What to do: Emit the exact text of every line from the line with "Continue the build123d" to the line with "collar -= Pos(0, OUTLET_Y, RIB_BOTTOM_Z)", both ends included. No other output is expected.

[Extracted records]
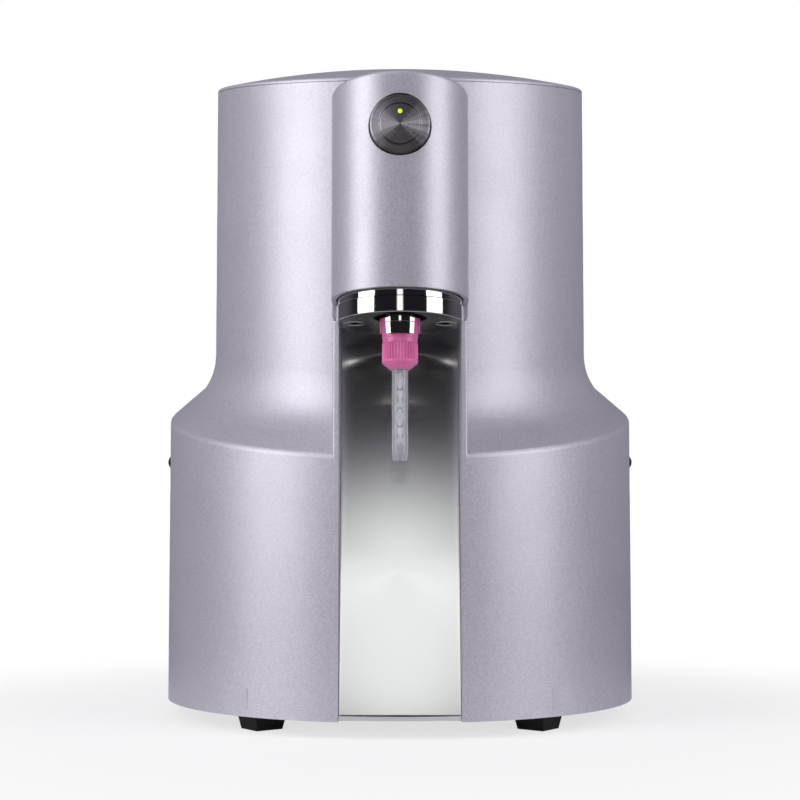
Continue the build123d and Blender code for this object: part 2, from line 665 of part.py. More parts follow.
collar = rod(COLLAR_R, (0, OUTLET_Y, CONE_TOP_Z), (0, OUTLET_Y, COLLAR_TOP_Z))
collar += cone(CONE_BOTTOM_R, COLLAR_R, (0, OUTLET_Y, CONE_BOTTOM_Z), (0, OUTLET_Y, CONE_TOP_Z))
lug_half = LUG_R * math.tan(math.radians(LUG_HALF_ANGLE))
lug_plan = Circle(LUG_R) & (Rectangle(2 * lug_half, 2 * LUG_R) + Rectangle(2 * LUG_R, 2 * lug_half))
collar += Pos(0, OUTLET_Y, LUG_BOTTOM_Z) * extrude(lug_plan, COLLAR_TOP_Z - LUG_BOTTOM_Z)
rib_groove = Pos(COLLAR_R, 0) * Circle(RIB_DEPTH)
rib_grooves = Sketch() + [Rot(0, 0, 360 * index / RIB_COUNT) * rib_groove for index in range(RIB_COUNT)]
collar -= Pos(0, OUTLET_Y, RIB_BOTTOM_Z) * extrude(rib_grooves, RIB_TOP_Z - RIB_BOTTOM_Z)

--

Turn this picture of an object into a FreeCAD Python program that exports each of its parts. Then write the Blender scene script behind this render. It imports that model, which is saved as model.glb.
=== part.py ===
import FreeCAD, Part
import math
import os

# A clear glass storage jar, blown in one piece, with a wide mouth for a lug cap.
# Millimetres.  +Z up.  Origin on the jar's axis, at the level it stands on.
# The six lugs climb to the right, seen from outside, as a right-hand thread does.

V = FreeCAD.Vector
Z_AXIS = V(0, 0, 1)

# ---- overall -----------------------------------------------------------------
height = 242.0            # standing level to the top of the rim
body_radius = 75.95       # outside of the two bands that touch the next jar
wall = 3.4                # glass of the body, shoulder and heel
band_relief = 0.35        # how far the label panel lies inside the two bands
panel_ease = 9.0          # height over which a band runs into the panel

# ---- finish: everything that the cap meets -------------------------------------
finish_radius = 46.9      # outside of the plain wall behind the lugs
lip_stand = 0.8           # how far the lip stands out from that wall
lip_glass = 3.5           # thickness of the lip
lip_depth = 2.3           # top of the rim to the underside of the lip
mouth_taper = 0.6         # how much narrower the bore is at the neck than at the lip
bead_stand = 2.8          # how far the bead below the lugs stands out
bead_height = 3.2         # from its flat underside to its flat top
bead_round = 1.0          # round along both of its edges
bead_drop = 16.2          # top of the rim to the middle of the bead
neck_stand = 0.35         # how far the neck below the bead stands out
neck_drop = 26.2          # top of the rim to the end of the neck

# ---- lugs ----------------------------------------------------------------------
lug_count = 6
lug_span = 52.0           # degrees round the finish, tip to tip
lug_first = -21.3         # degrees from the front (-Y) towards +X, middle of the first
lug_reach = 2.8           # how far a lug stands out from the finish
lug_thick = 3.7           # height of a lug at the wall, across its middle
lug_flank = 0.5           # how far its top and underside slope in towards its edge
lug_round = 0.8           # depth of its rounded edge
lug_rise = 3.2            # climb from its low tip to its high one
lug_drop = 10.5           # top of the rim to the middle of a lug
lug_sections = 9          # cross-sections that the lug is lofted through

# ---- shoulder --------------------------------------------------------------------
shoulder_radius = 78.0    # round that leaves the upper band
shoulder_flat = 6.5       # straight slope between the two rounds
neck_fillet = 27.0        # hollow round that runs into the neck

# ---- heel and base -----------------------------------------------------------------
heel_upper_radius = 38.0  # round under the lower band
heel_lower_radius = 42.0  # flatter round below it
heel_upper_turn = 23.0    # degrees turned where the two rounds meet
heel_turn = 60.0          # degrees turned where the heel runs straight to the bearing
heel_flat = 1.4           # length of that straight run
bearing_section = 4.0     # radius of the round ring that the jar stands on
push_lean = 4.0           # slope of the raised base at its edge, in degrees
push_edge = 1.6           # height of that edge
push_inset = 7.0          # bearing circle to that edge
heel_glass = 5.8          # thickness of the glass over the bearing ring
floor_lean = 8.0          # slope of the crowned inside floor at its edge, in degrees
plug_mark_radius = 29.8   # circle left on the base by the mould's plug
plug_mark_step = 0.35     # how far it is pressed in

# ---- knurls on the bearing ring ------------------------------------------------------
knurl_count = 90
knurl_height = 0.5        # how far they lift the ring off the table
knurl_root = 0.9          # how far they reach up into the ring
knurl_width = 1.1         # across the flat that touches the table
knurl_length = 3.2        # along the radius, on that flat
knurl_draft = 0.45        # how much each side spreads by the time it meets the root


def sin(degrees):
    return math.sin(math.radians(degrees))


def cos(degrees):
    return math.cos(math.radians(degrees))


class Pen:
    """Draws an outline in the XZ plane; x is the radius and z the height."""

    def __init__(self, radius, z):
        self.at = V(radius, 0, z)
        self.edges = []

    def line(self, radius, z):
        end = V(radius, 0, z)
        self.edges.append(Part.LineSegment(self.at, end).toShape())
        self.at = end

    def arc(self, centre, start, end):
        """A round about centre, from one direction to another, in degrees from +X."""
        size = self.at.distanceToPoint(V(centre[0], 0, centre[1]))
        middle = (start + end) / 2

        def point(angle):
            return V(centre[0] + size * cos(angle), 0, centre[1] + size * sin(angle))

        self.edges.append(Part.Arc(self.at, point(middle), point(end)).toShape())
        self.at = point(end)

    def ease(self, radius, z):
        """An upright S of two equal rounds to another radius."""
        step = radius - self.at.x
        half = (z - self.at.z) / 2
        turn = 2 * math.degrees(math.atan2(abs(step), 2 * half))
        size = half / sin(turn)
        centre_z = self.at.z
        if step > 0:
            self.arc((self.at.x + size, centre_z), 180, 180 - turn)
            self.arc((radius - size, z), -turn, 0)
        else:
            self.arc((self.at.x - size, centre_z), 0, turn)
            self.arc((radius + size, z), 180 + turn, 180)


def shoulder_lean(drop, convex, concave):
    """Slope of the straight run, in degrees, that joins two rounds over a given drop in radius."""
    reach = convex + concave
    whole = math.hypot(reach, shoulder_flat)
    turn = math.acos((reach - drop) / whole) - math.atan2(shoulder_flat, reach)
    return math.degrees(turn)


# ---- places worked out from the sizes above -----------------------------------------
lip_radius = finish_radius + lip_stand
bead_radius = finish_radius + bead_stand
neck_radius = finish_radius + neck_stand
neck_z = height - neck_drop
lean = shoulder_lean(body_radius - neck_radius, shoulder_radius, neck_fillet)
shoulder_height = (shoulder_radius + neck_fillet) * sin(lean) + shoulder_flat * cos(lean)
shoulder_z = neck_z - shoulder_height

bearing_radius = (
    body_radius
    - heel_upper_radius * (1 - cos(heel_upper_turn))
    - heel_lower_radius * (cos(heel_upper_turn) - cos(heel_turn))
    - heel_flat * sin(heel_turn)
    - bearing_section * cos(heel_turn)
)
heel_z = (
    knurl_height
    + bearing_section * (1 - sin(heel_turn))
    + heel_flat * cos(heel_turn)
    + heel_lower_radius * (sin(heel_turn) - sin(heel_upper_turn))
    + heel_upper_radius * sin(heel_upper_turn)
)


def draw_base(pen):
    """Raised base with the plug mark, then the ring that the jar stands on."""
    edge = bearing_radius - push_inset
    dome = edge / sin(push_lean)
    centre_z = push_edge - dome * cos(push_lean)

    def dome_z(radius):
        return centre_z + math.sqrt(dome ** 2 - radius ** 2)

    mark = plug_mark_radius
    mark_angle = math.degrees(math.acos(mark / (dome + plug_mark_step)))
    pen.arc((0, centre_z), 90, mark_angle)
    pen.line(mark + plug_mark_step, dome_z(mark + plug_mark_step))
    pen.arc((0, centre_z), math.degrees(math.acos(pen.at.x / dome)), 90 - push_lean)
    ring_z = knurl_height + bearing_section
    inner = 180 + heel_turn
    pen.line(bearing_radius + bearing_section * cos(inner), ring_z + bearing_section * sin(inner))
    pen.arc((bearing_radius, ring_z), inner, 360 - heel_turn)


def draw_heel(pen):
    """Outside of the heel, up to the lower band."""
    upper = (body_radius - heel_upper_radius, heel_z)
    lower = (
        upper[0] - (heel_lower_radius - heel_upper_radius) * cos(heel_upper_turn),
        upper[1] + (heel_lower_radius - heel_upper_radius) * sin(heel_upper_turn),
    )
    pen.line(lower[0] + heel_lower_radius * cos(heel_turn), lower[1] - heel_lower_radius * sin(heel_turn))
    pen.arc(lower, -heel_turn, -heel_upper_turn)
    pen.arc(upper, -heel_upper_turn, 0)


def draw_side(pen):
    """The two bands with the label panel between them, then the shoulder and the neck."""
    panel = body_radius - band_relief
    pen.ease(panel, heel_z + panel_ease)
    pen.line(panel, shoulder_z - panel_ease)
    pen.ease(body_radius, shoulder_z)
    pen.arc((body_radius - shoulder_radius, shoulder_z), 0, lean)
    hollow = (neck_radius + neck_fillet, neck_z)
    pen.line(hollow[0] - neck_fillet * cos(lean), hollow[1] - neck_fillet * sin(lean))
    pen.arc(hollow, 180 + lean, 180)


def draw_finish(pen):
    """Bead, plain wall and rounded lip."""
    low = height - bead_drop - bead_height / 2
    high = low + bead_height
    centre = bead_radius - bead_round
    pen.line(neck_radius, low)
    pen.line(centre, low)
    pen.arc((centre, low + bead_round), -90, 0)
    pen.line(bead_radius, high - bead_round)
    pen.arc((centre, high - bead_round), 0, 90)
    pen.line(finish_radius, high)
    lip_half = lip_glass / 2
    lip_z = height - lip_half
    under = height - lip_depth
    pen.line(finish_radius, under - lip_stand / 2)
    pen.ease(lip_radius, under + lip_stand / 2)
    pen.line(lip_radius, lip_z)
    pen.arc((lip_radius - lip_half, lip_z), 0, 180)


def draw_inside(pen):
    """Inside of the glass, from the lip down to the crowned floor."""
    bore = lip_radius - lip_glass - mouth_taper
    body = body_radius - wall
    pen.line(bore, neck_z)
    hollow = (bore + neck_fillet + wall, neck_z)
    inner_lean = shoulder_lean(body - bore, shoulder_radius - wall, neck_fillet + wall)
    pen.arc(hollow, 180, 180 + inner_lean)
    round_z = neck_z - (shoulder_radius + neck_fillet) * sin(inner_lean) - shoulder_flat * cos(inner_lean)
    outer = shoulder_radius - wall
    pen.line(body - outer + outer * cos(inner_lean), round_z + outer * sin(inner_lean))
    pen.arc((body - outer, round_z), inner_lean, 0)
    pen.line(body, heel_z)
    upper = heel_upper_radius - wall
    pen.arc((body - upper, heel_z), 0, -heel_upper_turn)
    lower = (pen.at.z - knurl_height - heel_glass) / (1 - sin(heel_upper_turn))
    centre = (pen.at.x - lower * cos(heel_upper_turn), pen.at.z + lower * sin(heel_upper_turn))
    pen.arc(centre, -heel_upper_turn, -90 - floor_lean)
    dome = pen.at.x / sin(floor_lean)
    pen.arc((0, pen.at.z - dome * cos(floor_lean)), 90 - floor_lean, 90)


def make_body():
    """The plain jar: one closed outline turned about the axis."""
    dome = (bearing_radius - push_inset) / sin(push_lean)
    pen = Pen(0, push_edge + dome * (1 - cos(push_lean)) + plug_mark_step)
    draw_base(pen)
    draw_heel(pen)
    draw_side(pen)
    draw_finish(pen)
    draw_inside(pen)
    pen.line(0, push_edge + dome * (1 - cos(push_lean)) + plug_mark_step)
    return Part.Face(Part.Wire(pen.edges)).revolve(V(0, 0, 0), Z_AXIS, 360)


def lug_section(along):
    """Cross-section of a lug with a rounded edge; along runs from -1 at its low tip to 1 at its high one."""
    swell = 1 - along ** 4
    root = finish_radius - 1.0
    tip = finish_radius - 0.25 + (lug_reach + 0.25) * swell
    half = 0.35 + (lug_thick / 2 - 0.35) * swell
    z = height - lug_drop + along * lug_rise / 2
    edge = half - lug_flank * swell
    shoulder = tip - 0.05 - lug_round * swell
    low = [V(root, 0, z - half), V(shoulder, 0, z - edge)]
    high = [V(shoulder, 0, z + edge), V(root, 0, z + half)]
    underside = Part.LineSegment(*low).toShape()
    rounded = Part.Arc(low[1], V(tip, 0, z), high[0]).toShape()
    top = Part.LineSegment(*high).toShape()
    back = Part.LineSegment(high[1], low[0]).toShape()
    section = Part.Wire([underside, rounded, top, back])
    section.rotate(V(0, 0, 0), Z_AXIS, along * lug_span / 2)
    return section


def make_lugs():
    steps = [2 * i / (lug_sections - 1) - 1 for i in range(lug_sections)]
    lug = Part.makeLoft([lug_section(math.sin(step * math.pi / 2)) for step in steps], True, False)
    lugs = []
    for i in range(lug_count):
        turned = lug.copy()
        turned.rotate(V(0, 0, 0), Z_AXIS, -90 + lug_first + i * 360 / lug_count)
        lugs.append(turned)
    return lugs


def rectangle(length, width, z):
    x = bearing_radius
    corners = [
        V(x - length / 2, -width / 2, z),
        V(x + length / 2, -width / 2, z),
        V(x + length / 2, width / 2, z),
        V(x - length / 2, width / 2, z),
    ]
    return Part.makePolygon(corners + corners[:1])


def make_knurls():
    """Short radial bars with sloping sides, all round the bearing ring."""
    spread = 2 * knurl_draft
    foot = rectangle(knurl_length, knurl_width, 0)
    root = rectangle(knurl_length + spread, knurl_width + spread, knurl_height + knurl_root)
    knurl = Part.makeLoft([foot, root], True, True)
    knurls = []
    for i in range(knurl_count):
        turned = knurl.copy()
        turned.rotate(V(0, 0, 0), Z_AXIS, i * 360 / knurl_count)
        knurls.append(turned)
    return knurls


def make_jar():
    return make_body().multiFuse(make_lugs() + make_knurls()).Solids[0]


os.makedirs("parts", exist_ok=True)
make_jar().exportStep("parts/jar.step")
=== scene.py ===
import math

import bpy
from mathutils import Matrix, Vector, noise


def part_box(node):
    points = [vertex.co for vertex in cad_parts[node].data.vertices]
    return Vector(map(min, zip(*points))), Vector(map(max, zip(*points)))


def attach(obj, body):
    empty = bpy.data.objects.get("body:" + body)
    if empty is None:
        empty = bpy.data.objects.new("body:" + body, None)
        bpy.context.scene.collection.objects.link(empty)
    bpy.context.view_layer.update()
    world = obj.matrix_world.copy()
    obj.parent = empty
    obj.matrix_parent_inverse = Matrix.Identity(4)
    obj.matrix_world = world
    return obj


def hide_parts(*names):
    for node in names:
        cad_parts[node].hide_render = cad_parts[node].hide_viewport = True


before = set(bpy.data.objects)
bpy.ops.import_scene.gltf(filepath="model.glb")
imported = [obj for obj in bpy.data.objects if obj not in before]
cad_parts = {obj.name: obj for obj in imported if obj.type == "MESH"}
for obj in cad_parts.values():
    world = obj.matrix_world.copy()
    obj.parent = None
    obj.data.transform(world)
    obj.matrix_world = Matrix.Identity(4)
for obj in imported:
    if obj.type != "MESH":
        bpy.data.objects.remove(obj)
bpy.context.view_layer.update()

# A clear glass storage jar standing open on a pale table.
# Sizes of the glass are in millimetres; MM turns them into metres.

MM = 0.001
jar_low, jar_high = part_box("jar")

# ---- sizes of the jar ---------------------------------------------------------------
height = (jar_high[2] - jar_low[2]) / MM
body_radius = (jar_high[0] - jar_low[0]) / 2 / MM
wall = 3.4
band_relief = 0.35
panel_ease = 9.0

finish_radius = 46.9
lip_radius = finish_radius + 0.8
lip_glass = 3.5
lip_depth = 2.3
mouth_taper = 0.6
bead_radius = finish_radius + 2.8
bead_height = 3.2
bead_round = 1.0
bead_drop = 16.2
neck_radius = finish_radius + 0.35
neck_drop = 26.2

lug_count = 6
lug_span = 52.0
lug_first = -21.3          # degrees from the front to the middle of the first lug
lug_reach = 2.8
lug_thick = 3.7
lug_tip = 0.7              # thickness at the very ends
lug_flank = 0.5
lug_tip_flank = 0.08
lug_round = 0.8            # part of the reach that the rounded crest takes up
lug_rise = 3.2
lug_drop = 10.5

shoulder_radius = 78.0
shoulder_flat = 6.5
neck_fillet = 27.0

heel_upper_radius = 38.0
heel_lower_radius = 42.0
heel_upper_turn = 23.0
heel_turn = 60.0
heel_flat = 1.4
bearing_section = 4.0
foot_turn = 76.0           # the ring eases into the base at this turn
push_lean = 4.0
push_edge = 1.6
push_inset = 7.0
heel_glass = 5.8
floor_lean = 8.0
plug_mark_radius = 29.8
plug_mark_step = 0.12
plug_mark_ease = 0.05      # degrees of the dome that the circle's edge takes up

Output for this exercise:
Continue the build123d and Blender code for this object: part 2, from line 665 of part.py. More parts follow.
collar = rod(COLLAR_R, (0, OUTLET_Y, CONE_TOP_Z), (0, OUTLET_Y, COLLAR_TOP_Z))
collar += cone(CONE_BOTTOM_R, COLLAR_R, (0, OUTLET_Y, CONE_BOTTOM_Z), (0, OUTLET_Y, CONE_TOP_Z))
lug_half = LUG_R * math.tan(math.radians(LUG_HALF_ANGLE))
lug_plan = Circle(LUG_R) & (Rectangle(2 * lug_half, 2 * LUG_R) + Rectangle(2 * LUG_R, 2 * lug_half))
collar += Pos(0, OUTLET_Y, LUG_BOTTOM_Z) * extrude(lug_plan, COLLAR_TOP_Z - LUG_BOTTOM_Z)
rib_groove = Pos(COLLAR_R, 0) * Circle(RIB_DEPTH)
rib_grooves = Sketch() + [Rot(0, 0, 360 * index / RIB_COUNT) * rib_groove for index in range(RIB_COUNT)]
collar -= Pos(0, OUTLET_Y, RIB_BOTTOM_Z) * extrude(rib_grooves, RIB_TOP_Z - RIB_BOTTOM_Z)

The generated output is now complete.